━━━ SUPPLIED INFORMATION ━━━

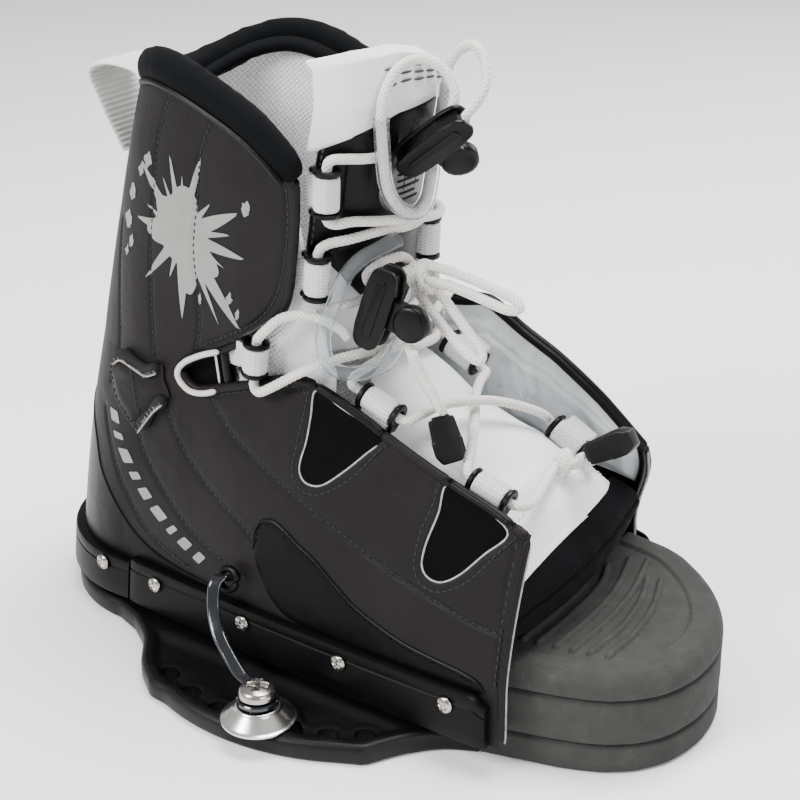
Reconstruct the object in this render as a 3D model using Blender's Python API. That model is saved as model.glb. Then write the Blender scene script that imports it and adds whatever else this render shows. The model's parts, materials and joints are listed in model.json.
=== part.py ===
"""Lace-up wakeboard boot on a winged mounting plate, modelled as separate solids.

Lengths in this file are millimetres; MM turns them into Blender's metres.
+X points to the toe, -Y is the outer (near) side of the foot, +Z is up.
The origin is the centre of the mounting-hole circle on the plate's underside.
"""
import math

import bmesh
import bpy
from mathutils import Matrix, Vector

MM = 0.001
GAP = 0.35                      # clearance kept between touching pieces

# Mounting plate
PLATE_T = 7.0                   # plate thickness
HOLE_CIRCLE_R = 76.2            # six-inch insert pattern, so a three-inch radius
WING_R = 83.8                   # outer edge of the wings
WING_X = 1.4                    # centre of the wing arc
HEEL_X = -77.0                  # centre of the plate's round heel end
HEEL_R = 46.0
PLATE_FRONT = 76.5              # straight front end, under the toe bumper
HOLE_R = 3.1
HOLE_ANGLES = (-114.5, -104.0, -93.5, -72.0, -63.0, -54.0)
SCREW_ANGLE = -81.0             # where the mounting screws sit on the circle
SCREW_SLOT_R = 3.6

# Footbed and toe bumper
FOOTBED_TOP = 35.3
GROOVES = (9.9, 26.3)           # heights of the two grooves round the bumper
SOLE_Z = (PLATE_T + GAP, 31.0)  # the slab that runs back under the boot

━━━

> **SHORT PROBLEM**:
Look over the material above and show each line where "that" appears.

> **EXERCISE RESPONSE**:
Reconstruct the object in this render as a 3D model using Blender's Python API. That model is saved as model.glb. Then write the Blender scene script that imports it and adds whatever else this render shows. The model's parts, materials and joints are listed in model.json.
SOLE_Z = (PLATE_T + GAP, 31.0)  # the slab that runs back under the boot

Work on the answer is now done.